TASK REQUIREMENTS: Determine the count of lines holding "parts" and give that count alone.

++++ DATA SECTION

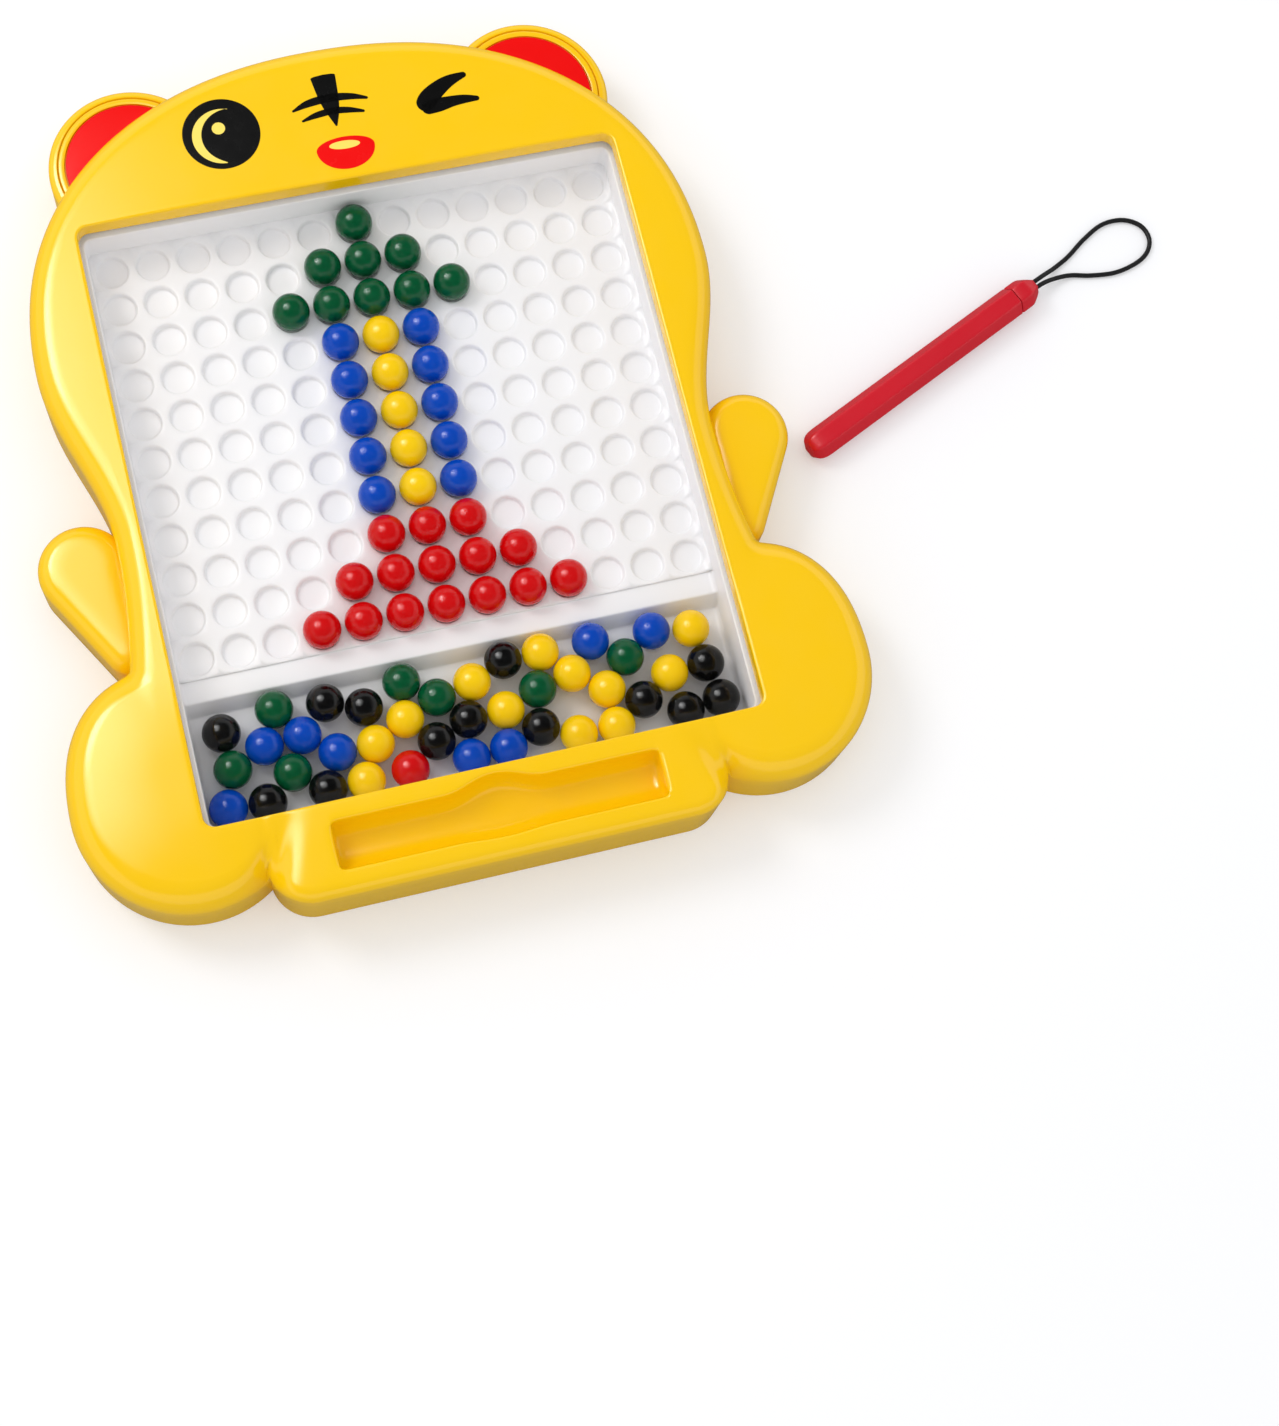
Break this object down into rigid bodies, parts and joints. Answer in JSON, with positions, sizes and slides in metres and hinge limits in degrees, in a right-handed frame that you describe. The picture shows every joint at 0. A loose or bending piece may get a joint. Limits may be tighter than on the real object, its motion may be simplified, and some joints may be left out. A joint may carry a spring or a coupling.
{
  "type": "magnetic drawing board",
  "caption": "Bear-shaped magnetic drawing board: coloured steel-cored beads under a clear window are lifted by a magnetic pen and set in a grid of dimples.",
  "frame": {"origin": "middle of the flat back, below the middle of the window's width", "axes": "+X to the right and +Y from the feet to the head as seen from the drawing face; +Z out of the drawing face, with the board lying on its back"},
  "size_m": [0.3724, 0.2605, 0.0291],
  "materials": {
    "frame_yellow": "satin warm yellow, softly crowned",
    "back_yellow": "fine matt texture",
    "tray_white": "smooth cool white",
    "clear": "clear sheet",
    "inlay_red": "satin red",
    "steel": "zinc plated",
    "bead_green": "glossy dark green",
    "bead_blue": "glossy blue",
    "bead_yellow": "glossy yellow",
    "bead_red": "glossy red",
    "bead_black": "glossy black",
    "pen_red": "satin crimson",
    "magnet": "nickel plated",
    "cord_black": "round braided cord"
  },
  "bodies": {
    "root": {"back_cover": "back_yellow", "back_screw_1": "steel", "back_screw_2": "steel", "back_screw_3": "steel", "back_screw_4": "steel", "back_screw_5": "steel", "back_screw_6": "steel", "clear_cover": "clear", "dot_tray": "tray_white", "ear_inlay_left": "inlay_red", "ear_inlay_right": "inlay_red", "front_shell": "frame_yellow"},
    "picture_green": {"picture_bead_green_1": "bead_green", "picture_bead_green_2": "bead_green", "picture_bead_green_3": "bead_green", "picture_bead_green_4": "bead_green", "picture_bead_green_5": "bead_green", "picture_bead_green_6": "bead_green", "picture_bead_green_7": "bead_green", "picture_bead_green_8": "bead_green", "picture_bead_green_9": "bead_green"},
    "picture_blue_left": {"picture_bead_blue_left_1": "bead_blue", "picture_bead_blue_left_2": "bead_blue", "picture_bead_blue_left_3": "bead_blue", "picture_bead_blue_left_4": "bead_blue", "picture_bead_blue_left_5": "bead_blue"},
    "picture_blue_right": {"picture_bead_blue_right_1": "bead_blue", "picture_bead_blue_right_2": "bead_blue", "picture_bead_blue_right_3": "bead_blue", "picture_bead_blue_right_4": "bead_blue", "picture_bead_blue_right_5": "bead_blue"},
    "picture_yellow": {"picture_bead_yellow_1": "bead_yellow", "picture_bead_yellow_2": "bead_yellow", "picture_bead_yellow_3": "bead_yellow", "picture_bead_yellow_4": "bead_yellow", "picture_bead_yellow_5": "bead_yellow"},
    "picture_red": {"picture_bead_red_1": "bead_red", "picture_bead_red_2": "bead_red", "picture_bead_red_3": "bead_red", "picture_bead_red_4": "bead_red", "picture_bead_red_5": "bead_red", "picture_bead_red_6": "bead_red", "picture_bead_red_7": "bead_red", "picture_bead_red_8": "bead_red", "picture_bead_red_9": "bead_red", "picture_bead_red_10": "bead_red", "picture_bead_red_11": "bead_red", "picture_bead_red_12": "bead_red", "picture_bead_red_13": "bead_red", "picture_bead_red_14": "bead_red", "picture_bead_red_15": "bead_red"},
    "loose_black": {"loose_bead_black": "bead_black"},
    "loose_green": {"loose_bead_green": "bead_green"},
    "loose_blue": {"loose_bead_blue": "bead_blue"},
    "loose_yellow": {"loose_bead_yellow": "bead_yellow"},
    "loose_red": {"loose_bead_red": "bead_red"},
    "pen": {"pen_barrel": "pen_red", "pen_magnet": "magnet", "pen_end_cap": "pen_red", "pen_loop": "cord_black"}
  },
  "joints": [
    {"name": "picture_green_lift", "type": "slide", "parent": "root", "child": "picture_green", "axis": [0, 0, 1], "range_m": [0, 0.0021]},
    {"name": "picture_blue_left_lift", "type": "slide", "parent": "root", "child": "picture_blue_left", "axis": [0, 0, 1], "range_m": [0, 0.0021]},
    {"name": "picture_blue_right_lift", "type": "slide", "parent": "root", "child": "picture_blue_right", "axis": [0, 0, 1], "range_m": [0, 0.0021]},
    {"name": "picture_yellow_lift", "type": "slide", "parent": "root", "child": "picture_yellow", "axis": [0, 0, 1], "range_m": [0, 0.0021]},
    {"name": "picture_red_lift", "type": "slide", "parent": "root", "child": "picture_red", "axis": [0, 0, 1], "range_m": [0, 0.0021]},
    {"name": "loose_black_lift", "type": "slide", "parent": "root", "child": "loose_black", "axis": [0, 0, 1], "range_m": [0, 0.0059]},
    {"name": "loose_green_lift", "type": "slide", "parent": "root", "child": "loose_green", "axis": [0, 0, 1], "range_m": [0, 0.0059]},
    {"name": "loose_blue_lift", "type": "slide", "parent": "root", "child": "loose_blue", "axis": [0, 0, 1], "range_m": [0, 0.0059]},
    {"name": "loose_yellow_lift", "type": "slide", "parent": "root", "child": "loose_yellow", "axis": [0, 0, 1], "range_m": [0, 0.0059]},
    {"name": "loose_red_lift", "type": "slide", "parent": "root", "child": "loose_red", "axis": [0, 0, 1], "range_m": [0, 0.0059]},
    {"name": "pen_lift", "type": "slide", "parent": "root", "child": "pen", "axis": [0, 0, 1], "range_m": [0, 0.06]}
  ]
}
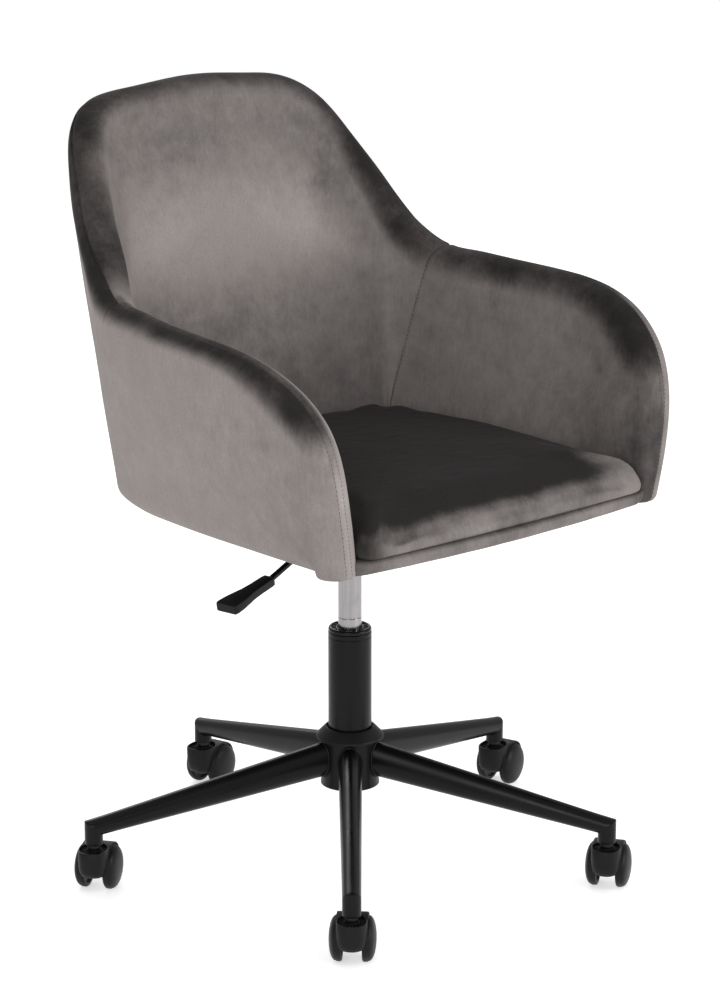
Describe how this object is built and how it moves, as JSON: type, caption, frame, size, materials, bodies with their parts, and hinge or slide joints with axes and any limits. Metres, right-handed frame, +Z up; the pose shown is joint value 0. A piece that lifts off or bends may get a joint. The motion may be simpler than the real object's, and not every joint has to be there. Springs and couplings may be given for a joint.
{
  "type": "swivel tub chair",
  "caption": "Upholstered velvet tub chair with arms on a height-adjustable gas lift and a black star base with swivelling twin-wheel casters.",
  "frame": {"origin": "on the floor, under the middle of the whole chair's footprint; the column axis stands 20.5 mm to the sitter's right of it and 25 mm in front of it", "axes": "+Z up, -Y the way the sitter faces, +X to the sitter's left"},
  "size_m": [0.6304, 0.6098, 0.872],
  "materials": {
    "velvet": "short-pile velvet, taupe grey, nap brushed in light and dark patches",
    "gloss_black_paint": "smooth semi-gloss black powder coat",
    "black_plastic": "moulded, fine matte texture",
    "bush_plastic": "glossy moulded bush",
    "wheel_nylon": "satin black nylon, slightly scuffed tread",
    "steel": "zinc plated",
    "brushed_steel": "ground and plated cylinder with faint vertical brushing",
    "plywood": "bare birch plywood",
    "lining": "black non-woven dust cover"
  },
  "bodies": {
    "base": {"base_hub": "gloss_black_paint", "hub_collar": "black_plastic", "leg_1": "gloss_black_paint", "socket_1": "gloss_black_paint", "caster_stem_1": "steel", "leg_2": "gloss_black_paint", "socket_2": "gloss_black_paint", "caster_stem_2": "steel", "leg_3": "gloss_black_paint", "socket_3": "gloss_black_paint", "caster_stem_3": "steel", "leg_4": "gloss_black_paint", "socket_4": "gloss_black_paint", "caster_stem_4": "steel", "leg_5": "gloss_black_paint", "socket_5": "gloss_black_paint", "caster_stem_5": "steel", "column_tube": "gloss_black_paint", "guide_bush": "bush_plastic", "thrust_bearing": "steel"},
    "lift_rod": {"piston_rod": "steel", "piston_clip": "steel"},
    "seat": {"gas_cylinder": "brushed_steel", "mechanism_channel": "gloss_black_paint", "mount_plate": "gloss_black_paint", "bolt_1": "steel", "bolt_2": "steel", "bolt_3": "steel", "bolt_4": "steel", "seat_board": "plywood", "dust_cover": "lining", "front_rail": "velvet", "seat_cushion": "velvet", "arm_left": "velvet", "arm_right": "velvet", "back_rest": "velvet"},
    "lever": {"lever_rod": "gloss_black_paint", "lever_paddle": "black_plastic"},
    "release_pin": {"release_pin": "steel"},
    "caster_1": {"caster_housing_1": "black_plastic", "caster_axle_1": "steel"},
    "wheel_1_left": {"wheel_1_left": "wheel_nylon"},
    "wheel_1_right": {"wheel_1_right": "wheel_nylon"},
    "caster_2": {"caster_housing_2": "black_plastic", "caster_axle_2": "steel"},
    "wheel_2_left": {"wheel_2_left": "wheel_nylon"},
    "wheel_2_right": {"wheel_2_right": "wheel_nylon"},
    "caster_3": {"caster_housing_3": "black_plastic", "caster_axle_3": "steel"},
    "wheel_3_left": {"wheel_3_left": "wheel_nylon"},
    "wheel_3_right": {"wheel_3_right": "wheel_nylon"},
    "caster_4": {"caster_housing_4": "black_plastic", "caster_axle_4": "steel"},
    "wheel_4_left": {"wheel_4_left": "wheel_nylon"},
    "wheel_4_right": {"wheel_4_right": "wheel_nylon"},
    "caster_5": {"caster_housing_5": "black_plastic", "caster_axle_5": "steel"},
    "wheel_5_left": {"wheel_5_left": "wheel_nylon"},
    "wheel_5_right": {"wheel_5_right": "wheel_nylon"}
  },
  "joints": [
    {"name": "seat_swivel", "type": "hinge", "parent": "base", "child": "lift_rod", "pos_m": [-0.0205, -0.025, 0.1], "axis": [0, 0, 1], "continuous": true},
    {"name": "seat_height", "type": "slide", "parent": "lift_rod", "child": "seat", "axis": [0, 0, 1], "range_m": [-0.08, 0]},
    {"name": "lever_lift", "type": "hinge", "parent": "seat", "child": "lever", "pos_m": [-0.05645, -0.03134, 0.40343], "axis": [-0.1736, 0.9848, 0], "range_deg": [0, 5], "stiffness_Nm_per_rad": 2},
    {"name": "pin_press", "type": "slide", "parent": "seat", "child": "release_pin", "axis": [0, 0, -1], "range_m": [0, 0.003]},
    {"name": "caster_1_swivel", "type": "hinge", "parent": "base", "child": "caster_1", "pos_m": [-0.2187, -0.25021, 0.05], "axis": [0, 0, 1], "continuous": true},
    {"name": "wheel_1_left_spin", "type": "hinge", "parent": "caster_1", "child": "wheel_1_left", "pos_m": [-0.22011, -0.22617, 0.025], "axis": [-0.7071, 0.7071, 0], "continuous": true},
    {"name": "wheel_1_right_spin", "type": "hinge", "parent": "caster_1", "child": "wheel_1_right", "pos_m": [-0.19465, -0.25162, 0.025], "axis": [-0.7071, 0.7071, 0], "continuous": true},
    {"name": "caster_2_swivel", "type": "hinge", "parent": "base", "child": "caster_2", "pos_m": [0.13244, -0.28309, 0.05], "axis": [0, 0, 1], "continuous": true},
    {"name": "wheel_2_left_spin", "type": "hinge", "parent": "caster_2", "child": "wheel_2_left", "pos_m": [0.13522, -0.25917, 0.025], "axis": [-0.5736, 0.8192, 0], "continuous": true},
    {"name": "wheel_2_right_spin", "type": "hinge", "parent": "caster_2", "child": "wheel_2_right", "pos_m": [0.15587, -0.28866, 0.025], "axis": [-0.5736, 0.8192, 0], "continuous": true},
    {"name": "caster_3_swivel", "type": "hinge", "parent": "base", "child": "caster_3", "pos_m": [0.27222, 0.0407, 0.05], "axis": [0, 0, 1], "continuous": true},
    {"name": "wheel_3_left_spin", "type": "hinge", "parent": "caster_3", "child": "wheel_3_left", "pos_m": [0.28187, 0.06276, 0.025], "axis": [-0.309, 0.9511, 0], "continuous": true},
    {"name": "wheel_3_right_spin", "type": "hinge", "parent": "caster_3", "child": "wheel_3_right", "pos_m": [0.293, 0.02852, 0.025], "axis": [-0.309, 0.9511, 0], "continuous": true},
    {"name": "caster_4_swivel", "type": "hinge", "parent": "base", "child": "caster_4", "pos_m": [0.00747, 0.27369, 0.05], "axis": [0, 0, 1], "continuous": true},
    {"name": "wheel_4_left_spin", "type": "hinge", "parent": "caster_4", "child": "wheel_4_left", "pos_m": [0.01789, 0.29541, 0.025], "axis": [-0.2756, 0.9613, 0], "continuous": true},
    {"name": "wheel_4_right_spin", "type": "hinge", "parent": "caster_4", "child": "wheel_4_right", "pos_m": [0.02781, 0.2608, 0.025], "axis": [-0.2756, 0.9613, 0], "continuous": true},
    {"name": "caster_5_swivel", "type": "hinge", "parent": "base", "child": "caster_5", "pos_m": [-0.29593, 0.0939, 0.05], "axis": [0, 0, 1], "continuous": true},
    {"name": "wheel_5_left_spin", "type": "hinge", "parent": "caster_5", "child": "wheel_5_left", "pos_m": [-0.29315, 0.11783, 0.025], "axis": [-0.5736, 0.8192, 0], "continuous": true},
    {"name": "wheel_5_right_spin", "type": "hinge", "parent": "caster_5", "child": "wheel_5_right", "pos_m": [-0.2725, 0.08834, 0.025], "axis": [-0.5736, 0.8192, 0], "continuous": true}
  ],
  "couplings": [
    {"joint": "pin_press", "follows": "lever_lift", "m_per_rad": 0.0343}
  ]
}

++++++++

WRITTEN REPLY: 2